### Provided material
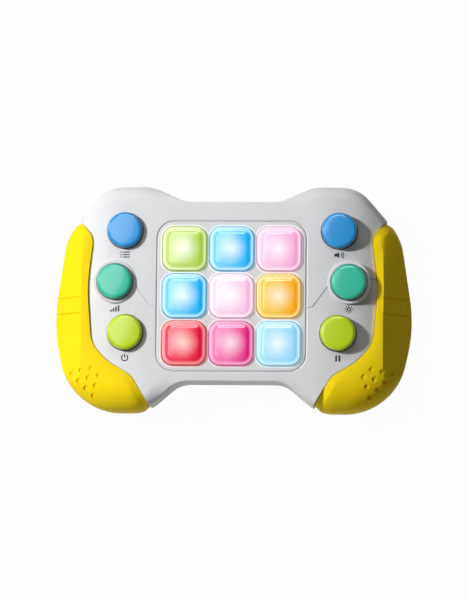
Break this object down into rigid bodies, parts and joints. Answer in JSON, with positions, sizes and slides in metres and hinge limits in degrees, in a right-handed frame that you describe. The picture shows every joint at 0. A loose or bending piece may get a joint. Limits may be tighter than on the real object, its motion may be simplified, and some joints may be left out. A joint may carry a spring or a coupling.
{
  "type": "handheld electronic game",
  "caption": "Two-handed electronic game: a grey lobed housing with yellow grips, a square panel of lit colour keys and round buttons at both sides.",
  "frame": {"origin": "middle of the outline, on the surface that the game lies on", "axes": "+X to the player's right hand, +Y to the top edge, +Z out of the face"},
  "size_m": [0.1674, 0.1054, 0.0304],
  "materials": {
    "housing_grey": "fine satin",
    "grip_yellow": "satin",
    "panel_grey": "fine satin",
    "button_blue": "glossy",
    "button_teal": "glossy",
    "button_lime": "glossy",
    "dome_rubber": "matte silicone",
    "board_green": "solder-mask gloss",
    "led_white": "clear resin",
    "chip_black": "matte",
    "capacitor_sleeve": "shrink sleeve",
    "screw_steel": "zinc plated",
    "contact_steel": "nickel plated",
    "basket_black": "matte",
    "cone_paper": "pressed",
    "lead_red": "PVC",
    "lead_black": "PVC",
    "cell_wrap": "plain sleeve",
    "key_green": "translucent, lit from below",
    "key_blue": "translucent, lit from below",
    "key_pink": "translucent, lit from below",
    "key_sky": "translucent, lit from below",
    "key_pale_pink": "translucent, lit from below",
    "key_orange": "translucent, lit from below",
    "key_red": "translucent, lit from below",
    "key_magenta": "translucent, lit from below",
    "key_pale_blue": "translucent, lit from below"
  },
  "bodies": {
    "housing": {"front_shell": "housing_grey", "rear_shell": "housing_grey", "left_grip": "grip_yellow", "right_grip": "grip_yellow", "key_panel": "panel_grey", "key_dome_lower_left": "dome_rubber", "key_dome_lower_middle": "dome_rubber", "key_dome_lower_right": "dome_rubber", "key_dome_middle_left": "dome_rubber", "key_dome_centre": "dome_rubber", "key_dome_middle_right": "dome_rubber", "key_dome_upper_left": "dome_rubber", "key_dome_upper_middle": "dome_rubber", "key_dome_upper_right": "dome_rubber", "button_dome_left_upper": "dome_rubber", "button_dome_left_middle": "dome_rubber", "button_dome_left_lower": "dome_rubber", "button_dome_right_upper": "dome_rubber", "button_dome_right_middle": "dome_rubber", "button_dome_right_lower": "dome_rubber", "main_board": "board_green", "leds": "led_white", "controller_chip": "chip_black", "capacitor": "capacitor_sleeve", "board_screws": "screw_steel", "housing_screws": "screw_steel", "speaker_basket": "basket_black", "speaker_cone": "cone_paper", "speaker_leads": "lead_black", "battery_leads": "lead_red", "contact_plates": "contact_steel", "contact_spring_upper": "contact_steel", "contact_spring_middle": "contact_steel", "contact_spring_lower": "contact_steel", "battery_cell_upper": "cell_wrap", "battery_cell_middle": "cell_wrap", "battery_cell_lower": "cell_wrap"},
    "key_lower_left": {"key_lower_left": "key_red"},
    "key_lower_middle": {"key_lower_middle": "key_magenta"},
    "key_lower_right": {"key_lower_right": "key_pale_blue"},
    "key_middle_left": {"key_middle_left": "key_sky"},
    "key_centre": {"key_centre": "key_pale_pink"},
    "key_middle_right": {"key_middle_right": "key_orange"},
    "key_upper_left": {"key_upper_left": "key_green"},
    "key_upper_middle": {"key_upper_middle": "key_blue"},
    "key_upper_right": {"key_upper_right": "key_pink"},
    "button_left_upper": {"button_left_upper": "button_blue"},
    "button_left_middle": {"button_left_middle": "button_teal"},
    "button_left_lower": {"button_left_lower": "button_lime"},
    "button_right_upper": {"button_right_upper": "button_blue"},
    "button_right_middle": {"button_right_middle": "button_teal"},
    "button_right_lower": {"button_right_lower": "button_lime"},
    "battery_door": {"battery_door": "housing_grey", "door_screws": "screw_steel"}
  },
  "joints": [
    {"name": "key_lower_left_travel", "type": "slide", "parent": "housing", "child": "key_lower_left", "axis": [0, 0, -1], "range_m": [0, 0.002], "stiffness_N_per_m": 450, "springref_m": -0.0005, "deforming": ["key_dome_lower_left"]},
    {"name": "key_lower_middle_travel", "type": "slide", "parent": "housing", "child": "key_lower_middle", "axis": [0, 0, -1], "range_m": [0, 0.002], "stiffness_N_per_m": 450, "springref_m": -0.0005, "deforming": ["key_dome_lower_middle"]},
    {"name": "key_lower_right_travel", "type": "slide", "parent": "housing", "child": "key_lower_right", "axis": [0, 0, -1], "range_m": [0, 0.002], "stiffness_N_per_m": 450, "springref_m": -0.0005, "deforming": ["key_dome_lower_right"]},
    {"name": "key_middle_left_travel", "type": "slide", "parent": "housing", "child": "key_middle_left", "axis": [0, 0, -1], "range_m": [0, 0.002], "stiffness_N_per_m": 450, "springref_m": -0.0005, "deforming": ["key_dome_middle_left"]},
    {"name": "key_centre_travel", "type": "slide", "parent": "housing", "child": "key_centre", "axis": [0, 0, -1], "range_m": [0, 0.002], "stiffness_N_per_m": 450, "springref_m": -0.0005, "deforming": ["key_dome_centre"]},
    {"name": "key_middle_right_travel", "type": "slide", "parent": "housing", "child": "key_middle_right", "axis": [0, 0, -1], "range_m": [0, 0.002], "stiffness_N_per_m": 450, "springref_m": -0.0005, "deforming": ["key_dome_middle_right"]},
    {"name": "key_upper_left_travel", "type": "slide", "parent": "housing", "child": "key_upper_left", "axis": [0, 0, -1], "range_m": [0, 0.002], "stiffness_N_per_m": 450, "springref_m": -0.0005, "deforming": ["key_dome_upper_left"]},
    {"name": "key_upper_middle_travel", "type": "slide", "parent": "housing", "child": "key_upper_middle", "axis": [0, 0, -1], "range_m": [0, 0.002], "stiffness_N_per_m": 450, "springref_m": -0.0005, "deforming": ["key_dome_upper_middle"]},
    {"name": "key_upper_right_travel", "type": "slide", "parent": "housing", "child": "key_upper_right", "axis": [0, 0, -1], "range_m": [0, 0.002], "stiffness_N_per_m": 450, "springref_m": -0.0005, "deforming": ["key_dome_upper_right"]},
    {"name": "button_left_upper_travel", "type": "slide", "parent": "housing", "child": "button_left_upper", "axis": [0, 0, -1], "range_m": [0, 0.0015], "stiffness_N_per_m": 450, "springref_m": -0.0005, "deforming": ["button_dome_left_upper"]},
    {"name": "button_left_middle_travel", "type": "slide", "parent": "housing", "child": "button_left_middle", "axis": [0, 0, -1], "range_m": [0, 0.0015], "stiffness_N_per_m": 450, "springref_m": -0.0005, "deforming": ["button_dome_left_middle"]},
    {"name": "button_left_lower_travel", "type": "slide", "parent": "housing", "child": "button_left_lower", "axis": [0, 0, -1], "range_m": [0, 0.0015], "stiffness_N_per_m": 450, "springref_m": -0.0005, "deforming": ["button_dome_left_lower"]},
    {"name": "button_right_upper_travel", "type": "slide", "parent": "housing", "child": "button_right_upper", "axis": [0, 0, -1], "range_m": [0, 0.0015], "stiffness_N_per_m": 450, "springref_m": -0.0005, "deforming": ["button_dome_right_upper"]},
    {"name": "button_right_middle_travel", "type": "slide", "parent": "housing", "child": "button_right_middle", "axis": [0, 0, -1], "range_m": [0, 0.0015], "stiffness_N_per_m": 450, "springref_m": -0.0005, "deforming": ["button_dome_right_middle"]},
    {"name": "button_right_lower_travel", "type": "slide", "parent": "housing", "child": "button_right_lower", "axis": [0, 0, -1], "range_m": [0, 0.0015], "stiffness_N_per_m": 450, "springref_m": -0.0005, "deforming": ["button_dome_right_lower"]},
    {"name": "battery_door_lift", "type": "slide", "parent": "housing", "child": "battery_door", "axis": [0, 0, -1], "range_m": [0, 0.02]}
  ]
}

==

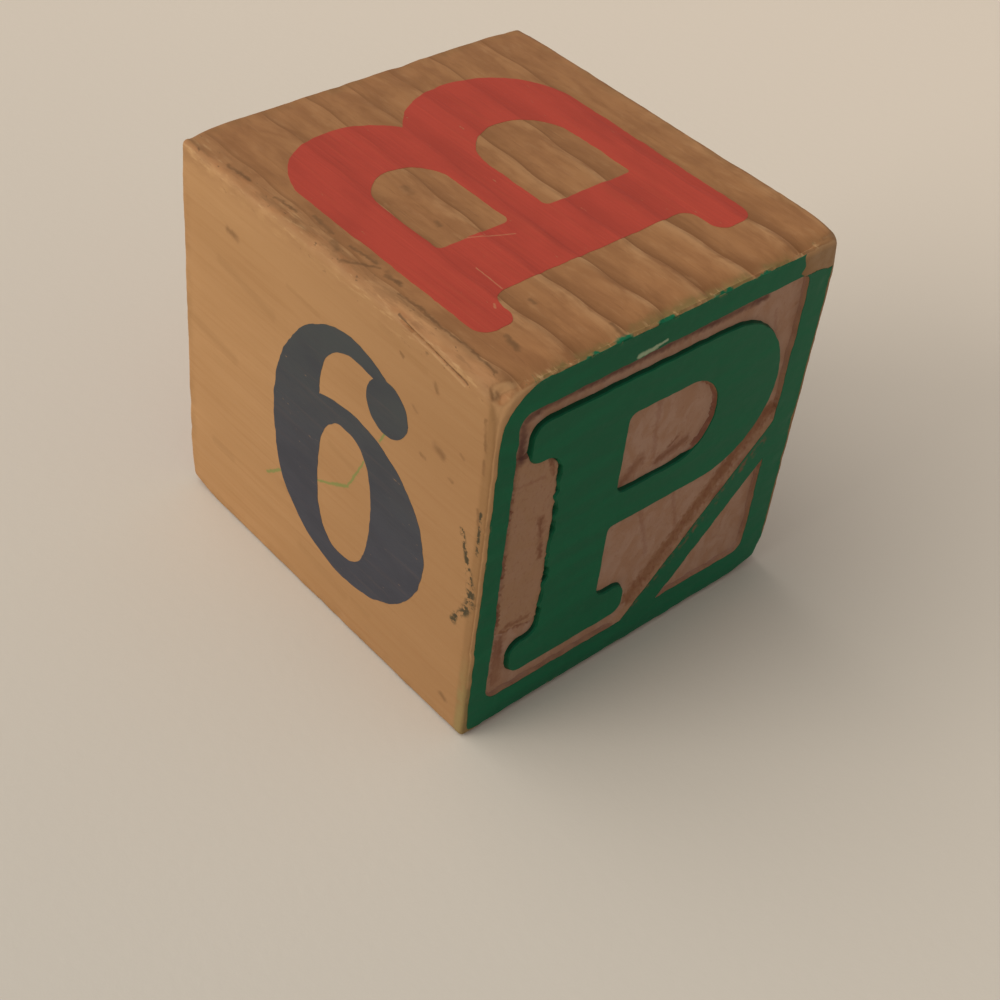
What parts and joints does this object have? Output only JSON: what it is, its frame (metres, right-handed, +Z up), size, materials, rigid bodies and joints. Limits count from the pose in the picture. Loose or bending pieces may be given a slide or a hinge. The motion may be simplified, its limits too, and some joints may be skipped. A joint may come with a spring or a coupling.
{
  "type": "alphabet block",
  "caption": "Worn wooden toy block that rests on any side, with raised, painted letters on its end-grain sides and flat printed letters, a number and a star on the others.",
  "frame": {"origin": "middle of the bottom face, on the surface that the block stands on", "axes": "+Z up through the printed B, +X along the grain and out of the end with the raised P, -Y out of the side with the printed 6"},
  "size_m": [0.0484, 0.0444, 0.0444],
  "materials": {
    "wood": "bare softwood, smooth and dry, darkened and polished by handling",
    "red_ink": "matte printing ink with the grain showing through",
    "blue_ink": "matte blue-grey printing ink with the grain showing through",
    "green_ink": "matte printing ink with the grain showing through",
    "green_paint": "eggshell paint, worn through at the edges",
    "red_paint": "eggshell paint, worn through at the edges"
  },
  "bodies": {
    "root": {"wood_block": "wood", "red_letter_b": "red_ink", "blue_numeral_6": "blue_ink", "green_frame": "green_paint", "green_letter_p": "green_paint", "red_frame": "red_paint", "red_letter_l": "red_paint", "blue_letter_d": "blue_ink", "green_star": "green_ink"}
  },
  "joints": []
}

### Written instruction
Collect the lines of the records that include the string "from".

### Reply to the task
    "key_green": "translucent, lit from below",
    "key_blue": "translucent, lit from below",
    "key_pink": "translucent, lit from below",
    "key_sky": "translucent, lit from below",
    "key_pale_pink": "translucent, lit from below",
    "key_orange": "translucent, lit from below",
    "key_red": "translucent, lit from below",
    "key_magenta": "translucent, lit from below",
    "key_pale_blue": "translucent, lit from below"
What parts and joints does this object have? Output only JSON: what it is, its frame (metres, right-handed, +Z up), size, materials, rigid bodies and joints. Limits count from the pose in the picture. Loose or bending pieces may be given a slide or a hinge. The motion may be simplified, its limits too, and some joints may be skipped. A joint may come with a spring or a coupling.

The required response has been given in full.